The initiative encourages students to attend classes wearing wrinkled clothes, symbolising a conscious effort to save energy while ironing. Students have been provided with handbooks to track energy savings at home, involving their families in the awareness campaign.

“Though there is information available on how to save energy, there can’t be anything better than directly involving children in the initiative. That way, they learn early and become examples for their family members to follow,” said Riyaz.

The top 10 domestic energy-saving examples by students, as entered in the handbook and supported by the monthly power bills, would be rewarded with prizes.

“We have already given an orientation to the school staff about ways to save energy. But it is the inclusion of children in this programme that has come as an eye-opener to all of us mainly because of the interest all of them have shown,” said Riyaz.

In rolling out the programme, the Social Club has come out with its projections to save energy with the help of KSEB officials.

“Almost everyone, including students, iron their clothes every day for about 15 minutes each. An iron of 1,500 watt consumes 1.5 units of power in 15 minutes. If you take 4,000 students and staff, it translates to about 6,000 units per day,” Riyaz said.

On average, a domestic consumer pays 5.37 per unit of power consumed. The students and their parents are also being encouraged to iron their week’s clothes in one day. “Instead of ironing every day, we are encouraging them to iron all their clothes in one day, perhaps a Sunday,” he said.

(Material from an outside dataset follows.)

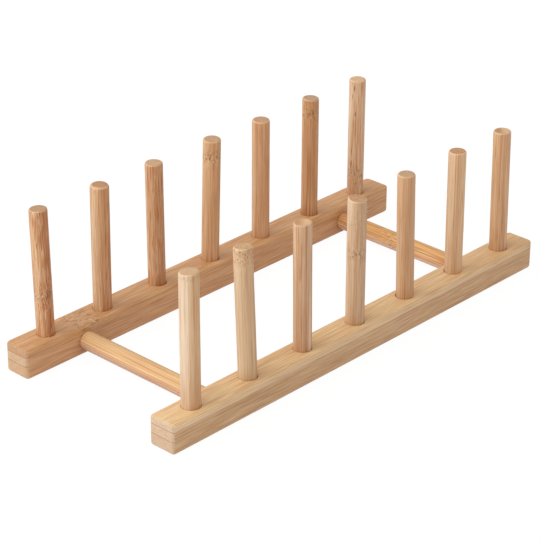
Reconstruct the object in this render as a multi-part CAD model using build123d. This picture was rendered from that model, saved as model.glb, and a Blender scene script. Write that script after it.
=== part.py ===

By ironing clothes once a week instead of daily, participants aim to reduce both energy consumption and associated carbon emissions. This effort is particularly relevant in India, where coal-fired power plants remain a major source of electricity despite Kerala’s reliance on hydro and nuclear power.

The initiative has garnered interest beyond the school, with other educational institutions expressing enthusiasm to adopt similar measures. DHSS, known for achieving 100 per cent results in board exams, continues to set an example in environmental stewardship, inspiring neighbouring institutions to emulate their ‘No Ironing Day’ initiative.

“Our own arts and science college (also in Palakkad) is among the institutions that have shown interest in replicating the ‘No Ironing Day’ programme,” Riyaz said.